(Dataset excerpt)
++++++++++++++++++++

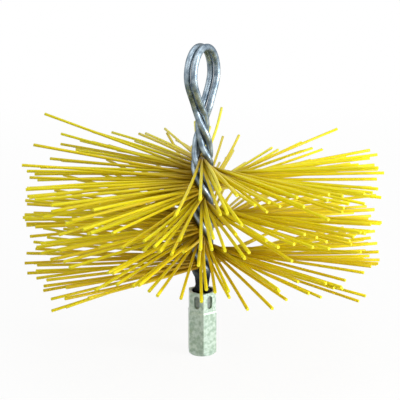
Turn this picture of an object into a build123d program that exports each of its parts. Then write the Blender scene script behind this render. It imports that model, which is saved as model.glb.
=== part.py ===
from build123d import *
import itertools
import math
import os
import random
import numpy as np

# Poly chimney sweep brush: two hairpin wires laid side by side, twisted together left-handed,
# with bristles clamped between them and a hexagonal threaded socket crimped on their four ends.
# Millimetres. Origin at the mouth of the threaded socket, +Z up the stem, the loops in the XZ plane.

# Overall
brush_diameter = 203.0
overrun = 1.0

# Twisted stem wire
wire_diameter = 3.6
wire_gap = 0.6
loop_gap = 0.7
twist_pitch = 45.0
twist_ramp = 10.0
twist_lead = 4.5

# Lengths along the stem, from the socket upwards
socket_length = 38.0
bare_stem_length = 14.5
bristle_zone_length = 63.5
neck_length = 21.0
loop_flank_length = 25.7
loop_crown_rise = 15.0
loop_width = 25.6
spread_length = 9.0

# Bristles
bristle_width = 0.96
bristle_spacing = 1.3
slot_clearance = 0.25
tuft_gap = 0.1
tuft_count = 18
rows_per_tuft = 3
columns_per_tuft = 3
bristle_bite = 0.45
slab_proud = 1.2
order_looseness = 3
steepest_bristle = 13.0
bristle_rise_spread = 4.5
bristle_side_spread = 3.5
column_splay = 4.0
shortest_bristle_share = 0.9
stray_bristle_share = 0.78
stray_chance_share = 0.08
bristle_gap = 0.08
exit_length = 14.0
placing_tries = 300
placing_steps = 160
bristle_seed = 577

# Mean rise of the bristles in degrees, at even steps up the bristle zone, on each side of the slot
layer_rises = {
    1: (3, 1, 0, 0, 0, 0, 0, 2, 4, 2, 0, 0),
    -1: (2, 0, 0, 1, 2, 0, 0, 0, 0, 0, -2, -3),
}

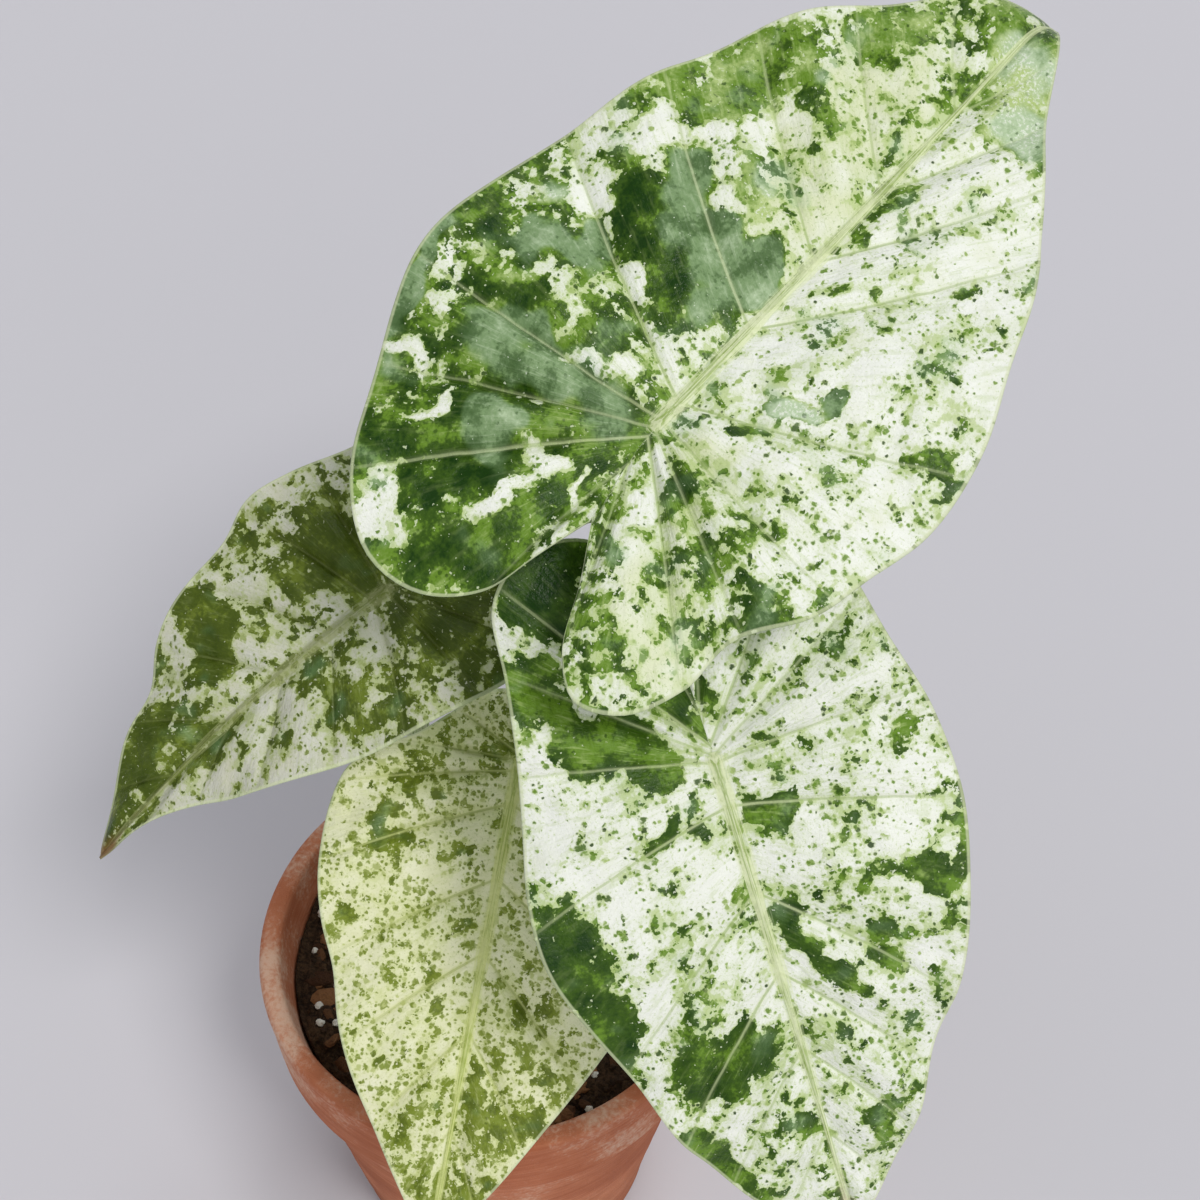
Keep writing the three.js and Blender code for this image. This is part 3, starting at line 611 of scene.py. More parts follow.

++++++++++++++++++++

Give back the whole listing exactly as it reads.

#### CORRECT RESULT:
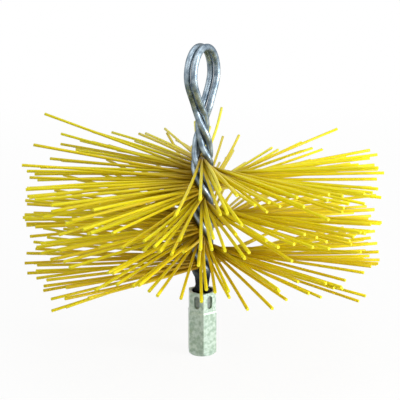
Turn this picture of an object into a build123d program that exports each of its parts. Then write the Blender scene script behind this render. It imports that model, which is saved as model.glb.
=== part.py ===
from build123d import *
import itertools
import math
import os
import random
import numpy as np

# Poly chimney sweep brush: two hairpin wires laid side by side, twisted together left-handed,
# with bristles clamped between them and a hexagonal threaded socket crimped on their four ends.
# Millimetres. Origin at the mouth of the threaded socket, +Z up the stem, the loops in the XZ plane.

# Overall
brush_diameter = 203.0
overrun = 1.0

# Twisted stem wire
wire_diameter = 3.6
wire_gap = 0.6
loop_gap = 0.7
twist_pitch = 45.0
twist_ramp = 10.0
twist_lead = 4.5

# Lengths along the stem, from the socket upwards
socket_length = 38.0
bare_stem_length = 14.5
bristle_zone_length = 63.5
neck_length = 21.0
loop_flank_length = 25.7
loop_crown_rise = 15.0
loop_width = 25.6
spread_length = 9.0

# Bristles
bristle_width = 0.96
bristle_spacing = 1.3
slot_clearance = 0.25
tuft_gap = 0.1
tuft_count = 18
rows_per_tuft = 3
columns_per_tuft = 3
bristle_bite = 0.45
slab_proud = 1.2
order_looseness = 3
steepest_bristle = 13.0
bristle_rise_spread = 4.5
bristle_side_spread = 3.5
column_splay = 4.0
shortest_bristle_share = 0.9
stray_bristle_share = 0.78
stray_chance_share = 0.08
bristle_gap = 0.08
exit_length = 14.0
placing_tries = 300
placing_steps = 160
bristle_seed = 577

# Mean rise of the bristles in degrees, at even steps up the bristle zone, on each side of the slot
layer_rises = {
    1: (3, 1, 0, 0, 0, 0, 0, 2, 4, 2, 0, 0),
    -1: (2, 0, 0, 1, 2, 0, 0, 0, 0, 0, -2, -3),
}

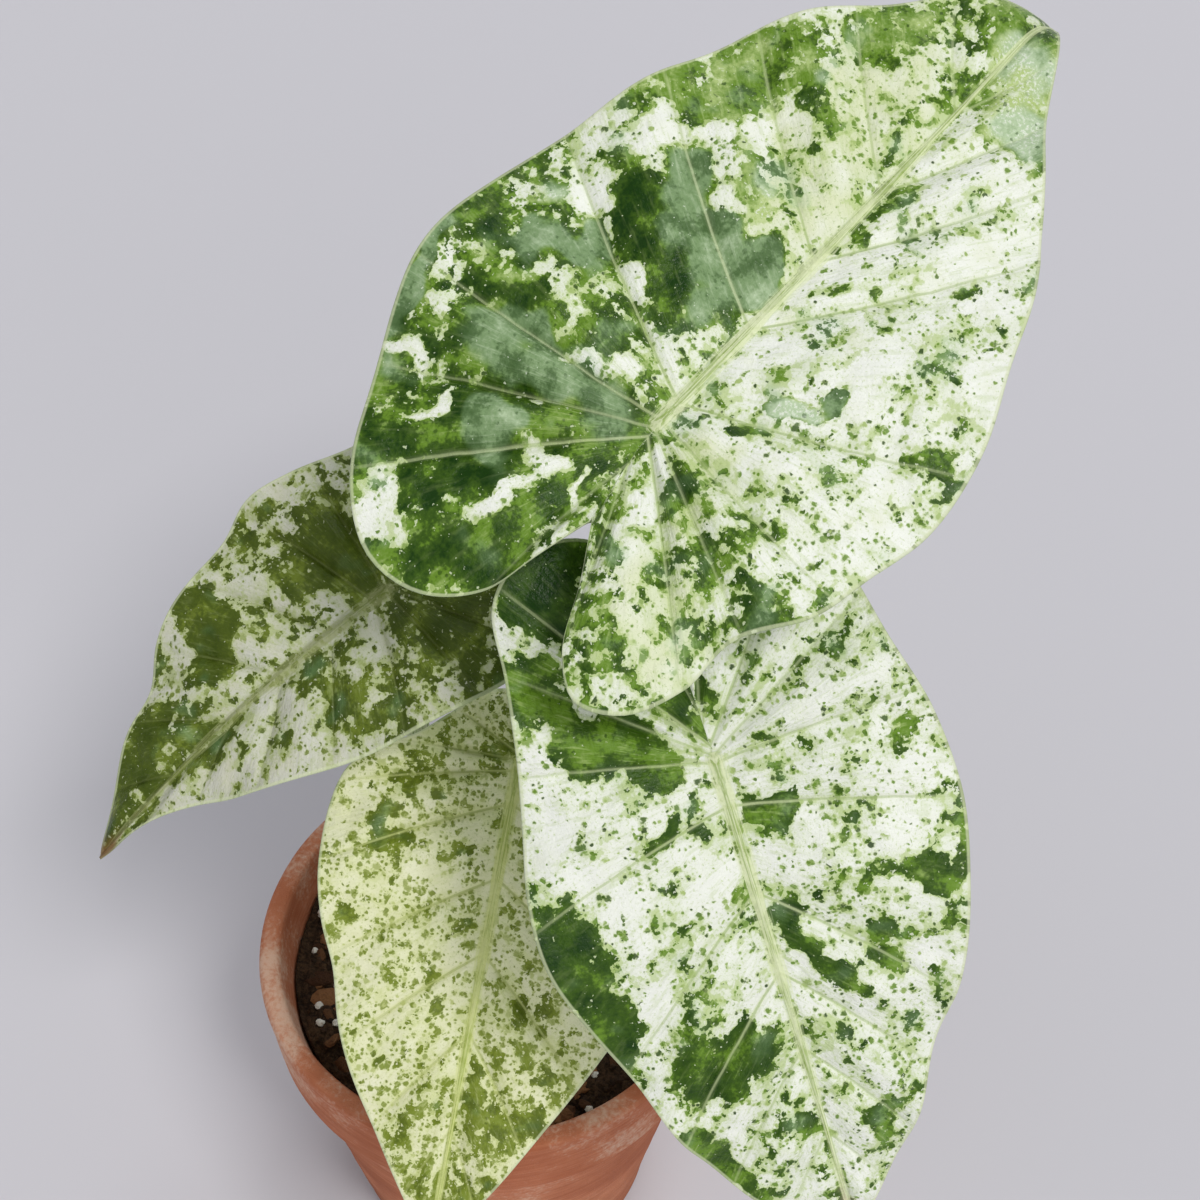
Keep writing the three.js and Blender code for this image. This is part 3, starting at line 611 of scene.py. More parts follow.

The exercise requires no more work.